Exercise prompt — The required output is a word-for-word copy of the lines from the line bearing "piece of steel" through the line bearing "# ground shoulder", inclusive, and no other lines.

Data segment —
━━━━━━

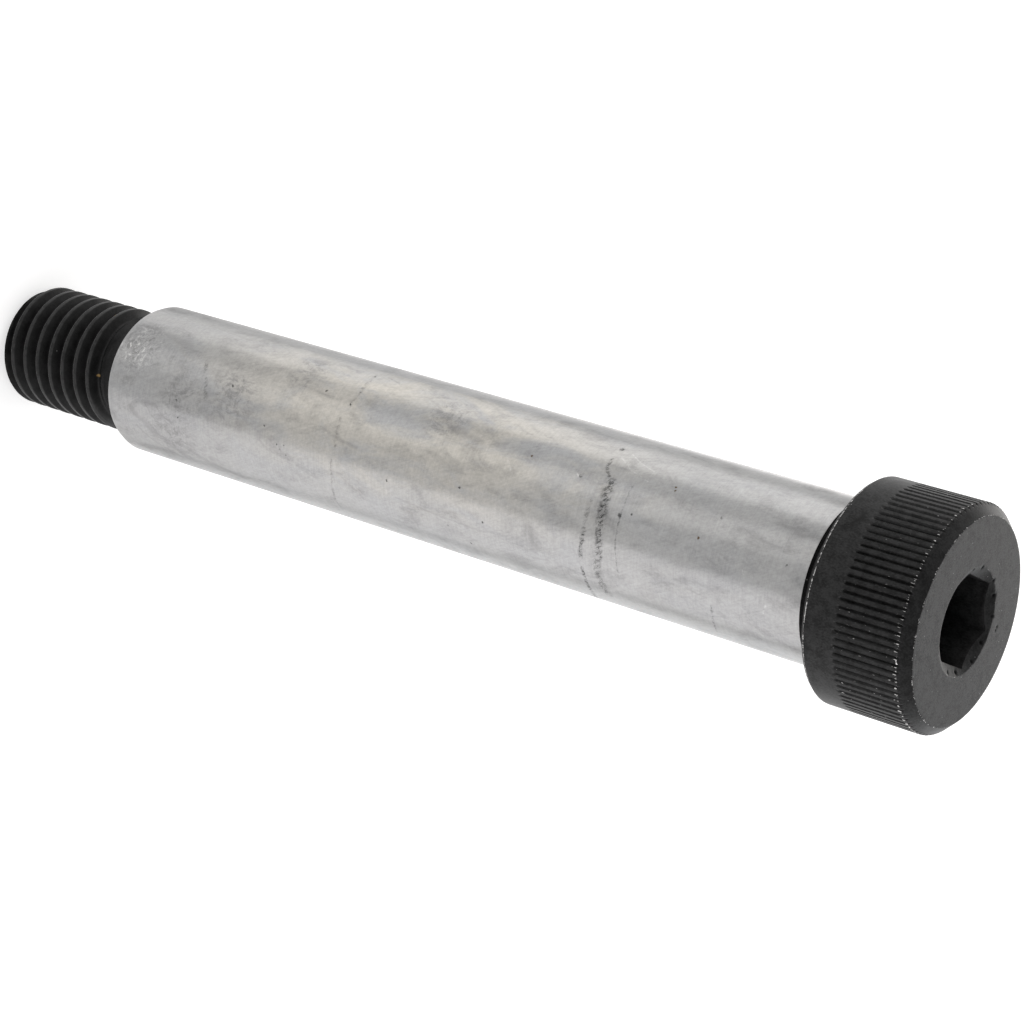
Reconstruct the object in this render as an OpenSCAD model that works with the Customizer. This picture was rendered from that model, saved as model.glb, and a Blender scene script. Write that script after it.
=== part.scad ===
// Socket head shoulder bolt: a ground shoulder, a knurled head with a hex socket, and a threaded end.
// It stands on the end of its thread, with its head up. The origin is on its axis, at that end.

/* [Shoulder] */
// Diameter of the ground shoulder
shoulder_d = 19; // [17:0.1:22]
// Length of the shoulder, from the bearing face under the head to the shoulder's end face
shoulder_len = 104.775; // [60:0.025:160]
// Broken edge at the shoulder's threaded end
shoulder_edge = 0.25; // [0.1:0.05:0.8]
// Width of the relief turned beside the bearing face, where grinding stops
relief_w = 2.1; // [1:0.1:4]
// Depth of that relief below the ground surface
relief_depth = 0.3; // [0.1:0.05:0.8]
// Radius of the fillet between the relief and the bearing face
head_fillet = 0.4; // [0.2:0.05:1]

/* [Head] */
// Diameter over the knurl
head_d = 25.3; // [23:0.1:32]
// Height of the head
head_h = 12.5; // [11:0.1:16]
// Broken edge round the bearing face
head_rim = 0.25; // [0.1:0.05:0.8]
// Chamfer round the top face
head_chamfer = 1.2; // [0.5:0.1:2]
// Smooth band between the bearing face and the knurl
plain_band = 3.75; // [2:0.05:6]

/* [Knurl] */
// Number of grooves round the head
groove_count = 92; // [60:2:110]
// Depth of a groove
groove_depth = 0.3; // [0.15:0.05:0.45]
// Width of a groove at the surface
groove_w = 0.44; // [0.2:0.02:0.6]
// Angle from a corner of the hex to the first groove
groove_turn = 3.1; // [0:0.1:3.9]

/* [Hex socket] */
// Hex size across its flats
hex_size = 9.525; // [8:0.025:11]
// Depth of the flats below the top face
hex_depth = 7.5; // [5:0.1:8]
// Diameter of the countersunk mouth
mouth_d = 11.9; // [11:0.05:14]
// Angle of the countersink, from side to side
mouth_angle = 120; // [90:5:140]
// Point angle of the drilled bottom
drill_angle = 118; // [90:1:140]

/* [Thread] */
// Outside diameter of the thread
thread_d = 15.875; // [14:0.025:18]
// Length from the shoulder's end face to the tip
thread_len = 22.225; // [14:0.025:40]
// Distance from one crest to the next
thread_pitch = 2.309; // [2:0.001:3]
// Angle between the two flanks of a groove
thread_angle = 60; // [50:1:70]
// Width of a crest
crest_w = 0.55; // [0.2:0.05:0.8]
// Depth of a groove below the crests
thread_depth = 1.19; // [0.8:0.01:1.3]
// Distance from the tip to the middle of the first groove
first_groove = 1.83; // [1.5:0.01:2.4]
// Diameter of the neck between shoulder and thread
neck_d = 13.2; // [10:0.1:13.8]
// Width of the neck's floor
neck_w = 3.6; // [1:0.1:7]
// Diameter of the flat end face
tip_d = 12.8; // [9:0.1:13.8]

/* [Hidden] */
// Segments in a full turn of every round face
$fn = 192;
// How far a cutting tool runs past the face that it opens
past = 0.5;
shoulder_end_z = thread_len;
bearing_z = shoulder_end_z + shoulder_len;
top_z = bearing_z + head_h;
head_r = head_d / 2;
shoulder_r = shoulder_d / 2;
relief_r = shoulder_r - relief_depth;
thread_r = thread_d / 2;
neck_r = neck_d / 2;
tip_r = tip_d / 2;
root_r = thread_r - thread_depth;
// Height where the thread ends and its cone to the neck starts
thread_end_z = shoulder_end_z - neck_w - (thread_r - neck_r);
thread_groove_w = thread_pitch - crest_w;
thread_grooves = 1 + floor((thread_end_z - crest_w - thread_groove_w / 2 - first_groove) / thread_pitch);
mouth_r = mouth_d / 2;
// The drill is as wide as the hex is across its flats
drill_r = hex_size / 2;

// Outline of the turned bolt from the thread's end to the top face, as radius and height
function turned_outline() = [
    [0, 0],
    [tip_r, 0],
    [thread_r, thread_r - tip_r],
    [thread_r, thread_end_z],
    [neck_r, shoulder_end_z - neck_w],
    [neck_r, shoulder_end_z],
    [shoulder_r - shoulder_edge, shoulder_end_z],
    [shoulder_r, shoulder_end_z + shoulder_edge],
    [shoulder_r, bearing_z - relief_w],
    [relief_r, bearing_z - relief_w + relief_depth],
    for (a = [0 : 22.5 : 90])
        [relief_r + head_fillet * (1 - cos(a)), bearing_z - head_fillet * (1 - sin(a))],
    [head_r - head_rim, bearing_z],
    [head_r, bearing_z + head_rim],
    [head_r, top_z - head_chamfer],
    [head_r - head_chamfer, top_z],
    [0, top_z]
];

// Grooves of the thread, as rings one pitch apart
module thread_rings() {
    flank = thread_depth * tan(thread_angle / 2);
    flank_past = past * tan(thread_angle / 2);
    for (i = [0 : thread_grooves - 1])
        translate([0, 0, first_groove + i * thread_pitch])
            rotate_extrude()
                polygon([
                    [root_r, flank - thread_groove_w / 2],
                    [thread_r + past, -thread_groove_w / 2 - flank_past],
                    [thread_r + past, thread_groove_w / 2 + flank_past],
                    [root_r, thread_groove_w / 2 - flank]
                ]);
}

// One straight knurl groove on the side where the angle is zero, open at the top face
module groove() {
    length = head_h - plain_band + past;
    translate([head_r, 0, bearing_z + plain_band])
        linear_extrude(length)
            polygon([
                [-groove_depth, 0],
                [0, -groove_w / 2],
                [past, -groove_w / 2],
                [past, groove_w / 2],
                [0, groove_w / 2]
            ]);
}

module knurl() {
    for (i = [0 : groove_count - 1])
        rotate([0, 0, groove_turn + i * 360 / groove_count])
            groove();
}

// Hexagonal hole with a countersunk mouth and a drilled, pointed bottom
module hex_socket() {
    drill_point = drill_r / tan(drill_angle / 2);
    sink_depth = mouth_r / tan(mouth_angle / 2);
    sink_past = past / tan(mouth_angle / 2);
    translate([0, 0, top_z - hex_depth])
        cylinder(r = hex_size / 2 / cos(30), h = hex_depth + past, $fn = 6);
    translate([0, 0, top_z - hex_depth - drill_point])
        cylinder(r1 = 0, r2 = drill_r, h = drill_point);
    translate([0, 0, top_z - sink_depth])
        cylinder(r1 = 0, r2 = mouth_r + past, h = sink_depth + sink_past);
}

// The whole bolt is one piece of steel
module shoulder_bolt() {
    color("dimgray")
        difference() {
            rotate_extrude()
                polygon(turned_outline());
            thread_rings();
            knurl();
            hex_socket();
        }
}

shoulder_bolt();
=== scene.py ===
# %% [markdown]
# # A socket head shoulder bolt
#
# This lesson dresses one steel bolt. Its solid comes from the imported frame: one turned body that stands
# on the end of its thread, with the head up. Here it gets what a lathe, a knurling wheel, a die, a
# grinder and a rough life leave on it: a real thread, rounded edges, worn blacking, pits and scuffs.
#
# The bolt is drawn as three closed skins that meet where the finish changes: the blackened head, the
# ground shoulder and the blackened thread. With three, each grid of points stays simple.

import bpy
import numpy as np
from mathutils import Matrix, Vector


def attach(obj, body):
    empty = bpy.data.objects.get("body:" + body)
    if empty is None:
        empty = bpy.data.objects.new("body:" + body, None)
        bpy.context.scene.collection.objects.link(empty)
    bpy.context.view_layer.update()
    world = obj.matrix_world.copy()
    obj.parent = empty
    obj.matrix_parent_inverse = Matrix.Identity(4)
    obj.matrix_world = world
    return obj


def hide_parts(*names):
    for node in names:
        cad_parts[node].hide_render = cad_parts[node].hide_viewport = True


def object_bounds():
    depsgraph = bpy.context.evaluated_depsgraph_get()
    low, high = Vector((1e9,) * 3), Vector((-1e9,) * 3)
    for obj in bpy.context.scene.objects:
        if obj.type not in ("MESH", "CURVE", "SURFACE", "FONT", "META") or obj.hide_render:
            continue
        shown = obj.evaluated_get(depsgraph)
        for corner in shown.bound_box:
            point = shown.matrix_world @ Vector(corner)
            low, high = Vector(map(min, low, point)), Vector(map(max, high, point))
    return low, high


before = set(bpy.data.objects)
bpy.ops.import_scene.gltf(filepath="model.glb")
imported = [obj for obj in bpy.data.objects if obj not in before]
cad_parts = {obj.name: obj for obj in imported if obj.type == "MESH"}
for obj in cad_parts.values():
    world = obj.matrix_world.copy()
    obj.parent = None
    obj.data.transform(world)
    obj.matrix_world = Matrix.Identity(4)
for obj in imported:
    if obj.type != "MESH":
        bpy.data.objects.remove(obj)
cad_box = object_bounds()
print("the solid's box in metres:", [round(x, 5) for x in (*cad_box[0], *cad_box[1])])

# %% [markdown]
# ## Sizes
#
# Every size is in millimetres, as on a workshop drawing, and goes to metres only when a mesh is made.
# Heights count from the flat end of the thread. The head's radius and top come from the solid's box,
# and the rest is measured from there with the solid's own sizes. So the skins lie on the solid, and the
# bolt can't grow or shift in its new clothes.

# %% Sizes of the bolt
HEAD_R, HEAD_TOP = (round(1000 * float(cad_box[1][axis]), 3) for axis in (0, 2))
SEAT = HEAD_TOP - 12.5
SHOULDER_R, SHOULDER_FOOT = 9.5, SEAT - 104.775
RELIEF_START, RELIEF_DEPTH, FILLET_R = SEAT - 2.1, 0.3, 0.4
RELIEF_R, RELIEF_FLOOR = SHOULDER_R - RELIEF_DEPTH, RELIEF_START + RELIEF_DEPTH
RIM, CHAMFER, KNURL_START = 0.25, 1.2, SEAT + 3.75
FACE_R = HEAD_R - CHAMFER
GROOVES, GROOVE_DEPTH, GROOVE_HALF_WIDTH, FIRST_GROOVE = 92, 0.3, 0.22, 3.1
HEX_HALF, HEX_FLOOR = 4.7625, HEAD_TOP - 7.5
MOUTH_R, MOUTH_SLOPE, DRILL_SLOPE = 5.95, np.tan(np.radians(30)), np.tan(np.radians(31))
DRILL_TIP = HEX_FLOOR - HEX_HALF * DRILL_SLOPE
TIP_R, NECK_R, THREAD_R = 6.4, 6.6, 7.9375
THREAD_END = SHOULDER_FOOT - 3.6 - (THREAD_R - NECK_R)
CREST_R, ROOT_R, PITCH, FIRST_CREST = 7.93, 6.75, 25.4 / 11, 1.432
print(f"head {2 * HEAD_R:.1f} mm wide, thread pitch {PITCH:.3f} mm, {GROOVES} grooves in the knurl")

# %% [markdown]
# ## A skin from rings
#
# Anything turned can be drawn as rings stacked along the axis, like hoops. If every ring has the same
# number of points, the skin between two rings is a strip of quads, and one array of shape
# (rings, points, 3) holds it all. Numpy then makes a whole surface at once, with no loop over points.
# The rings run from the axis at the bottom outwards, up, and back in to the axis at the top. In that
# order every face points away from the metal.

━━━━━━

Solution for this task —
// The whole bolt is one piece of steel
module shoulder_bolt() {
    color("dimgray")
        difference() {
            rotate_extrude()
                polygon(turned_outline());
            thread_rings();
            knurl();
            hex_socket();
        }
}

shoulder_bolt();
=== scene.py ===
# %% [markdown]
# # A socket head shoulder bolt
#
# This lesson dresses one steel bolt. Its solid comes from the imported frame: one turned body that stands
# on the end of its thread, with the head up. Here it gets what a lathe, a knurling wheel, a die, a
# grinder and a rough life leave on it: a real thread, rounded edges, worn blacking, pits and scuffs.
#
# The bolt is drawn as three closed skins that meet where the finish changes: the blackened head, the
# ground shoulder and the blackened thread. With three, each grid of points stays simple.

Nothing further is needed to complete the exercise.